Rows:

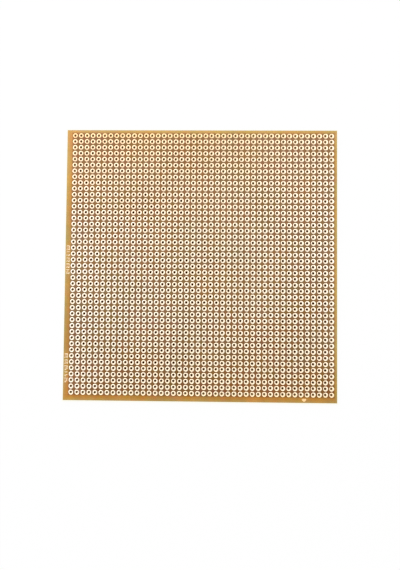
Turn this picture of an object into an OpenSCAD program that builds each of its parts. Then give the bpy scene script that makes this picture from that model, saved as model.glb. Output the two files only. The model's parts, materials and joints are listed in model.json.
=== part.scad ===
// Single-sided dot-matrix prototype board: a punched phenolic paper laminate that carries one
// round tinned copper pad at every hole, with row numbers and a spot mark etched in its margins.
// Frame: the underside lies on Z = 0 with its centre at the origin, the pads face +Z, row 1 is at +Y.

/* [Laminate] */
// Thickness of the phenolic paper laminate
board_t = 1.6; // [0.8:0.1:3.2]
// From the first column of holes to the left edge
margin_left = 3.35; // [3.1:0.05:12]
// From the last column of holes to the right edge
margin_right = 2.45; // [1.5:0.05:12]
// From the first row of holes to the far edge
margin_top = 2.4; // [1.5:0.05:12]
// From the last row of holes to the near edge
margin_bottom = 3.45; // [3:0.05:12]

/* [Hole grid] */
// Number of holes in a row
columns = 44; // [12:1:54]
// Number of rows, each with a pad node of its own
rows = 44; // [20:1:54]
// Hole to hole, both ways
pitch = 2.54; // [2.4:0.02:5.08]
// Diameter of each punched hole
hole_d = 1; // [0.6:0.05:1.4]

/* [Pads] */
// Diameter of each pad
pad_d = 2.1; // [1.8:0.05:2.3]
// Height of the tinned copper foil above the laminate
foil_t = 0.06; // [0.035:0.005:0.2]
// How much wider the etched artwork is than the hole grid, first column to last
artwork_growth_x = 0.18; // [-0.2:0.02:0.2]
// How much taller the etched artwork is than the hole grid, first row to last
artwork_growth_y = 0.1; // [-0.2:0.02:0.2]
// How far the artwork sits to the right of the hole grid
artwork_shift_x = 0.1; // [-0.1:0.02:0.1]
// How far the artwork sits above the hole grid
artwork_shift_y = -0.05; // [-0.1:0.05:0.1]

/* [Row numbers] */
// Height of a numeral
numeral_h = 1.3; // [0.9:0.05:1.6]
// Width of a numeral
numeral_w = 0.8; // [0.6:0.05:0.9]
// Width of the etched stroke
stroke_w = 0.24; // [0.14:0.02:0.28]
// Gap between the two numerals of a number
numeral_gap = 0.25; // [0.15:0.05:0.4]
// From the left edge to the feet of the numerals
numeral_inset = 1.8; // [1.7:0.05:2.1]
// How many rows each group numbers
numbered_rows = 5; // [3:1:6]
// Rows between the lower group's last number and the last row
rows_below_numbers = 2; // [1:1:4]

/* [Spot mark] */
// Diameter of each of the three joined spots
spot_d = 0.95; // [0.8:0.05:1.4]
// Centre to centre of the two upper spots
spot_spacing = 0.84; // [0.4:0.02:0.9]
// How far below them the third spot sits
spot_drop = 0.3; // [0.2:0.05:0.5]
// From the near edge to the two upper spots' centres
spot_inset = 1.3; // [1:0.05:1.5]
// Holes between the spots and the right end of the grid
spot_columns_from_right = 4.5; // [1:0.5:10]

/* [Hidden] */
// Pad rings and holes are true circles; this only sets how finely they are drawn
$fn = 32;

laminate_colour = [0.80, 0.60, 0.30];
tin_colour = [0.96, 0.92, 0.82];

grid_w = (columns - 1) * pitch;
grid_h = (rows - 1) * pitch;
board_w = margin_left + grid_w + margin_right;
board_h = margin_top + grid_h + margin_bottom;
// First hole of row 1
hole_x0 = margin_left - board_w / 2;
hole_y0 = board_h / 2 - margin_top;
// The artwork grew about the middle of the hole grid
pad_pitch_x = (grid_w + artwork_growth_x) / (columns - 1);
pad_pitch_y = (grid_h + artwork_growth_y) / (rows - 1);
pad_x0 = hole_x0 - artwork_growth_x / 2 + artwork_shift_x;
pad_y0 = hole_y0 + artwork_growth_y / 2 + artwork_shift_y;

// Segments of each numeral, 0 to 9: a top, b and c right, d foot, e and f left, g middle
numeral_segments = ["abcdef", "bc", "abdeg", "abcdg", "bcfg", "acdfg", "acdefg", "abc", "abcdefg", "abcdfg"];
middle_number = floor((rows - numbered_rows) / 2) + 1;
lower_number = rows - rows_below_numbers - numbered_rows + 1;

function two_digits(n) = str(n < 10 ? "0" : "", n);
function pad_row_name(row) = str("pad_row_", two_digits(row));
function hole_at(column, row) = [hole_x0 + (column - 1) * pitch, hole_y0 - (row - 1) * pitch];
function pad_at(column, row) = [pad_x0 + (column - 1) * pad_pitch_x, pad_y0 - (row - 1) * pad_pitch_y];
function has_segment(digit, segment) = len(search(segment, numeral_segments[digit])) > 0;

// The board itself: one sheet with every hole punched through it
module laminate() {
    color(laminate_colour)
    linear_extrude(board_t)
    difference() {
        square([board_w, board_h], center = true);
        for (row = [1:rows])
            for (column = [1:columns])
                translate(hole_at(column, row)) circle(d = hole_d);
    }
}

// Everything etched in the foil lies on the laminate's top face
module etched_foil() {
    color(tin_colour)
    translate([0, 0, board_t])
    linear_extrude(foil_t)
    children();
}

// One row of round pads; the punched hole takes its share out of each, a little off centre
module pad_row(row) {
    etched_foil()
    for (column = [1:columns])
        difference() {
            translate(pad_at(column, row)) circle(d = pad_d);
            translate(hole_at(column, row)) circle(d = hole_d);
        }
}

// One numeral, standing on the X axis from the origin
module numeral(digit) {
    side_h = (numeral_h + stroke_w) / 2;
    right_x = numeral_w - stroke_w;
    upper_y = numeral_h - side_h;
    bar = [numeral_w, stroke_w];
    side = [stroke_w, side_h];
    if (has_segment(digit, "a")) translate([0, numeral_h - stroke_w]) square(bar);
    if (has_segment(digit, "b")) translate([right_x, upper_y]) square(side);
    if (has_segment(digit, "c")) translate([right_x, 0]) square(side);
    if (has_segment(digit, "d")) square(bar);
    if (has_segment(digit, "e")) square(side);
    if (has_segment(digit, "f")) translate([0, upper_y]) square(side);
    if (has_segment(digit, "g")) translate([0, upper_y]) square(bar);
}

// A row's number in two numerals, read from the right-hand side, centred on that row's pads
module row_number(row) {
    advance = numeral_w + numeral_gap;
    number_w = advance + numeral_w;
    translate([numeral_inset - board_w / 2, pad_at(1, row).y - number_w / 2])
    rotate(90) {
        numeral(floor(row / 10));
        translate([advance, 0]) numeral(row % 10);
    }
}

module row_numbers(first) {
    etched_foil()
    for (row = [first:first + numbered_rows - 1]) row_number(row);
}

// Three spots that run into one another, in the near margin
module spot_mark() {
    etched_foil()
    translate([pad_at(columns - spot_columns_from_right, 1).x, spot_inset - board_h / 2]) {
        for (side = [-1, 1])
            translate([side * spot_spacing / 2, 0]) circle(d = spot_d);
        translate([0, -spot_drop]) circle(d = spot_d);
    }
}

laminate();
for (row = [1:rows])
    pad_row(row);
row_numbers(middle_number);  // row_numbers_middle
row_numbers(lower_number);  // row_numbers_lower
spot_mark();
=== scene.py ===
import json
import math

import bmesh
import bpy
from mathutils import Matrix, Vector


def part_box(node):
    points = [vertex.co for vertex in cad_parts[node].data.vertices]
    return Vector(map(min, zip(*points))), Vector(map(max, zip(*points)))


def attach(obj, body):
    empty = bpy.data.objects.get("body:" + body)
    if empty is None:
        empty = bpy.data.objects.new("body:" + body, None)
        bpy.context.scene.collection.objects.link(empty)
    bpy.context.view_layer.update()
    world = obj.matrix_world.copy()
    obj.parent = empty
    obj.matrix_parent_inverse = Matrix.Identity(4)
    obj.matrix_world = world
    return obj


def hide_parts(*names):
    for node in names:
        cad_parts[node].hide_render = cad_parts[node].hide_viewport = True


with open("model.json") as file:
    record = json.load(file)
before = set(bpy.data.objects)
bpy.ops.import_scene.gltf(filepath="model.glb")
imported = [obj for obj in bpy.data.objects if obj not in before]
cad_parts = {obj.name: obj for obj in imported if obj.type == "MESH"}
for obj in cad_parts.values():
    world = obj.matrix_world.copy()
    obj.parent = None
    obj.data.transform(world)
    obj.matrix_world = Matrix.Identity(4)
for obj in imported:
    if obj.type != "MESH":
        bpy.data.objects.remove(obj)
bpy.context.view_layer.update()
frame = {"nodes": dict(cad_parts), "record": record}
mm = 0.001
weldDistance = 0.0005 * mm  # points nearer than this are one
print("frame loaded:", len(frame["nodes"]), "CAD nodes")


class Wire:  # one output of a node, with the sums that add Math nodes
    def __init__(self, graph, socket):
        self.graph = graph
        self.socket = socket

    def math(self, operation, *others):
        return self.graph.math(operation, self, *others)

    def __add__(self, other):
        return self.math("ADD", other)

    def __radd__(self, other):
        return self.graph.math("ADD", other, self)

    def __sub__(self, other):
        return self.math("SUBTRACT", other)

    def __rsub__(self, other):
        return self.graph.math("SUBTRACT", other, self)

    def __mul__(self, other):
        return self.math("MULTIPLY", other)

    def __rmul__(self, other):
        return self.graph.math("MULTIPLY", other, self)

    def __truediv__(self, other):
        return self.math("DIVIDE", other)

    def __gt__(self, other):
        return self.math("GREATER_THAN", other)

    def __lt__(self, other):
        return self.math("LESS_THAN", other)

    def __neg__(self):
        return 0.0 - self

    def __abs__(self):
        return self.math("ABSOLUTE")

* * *

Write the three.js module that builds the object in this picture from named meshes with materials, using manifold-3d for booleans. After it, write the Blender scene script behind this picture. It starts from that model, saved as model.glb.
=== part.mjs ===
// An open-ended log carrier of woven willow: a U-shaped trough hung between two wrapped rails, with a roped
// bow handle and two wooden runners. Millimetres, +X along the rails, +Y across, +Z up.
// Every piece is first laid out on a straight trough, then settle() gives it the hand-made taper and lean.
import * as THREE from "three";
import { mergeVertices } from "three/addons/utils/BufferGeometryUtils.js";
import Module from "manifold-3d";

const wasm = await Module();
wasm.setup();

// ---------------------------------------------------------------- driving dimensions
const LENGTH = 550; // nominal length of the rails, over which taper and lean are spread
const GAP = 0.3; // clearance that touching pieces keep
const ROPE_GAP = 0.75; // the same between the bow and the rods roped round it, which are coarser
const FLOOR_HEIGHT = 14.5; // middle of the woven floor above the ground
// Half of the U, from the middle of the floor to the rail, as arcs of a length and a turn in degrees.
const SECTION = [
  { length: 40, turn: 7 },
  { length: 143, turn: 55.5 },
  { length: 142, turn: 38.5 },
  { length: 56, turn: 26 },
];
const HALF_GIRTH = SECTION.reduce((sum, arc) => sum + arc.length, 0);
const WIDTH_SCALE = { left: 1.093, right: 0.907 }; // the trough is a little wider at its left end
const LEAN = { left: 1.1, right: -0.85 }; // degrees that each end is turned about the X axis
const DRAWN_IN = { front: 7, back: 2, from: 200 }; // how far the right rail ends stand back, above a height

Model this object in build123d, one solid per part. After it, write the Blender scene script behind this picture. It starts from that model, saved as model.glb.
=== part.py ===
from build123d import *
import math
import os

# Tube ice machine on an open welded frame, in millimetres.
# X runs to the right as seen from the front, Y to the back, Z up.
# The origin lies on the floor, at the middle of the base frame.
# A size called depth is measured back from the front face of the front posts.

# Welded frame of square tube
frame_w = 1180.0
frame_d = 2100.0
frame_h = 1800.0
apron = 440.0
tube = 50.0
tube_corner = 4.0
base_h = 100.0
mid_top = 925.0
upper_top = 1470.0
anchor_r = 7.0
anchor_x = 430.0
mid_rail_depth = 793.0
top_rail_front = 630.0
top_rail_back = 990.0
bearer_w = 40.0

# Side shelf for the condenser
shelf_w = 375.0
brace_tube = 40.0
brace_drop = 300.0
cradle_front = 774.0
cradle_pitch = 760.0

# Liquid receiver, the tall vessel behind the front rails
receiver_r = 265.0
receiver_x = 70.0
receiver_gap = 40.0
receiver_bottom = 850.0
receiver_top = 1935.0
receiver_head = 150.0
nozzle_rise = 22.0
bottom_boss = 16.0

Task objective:
Quote exactly the lines running from the line with "laminate();" through the line with "bpy.context.scene.collection.objects.link(empty)", both ends included, and nothing more.

Exercise output:
laminate();
for (row = [1:rows])
    pad_row(row);
row_numbers(middle_number);  // row_numbers_middle
row_numbers(lower_number);  // row_numbers_lower
spot_mark();
=== scene.py ===
import json
import math

import bmesh
import bpy
from mathutils import Matrix, Vector


def part_box(node):
    points = [vertex.co for vertex in cad_parts[node].data.vertices]
    return Vector(map(min, zip(*points))), Vector(map(max, zip(*points)))


def attach(obj, body):
    empty = bpy.data.objects.get("body:" + body)
    if empty is None:
        empty = bpy.data.objects.new("body:" + body, None)
        bpy.context.scene.collection.objects.link(empty)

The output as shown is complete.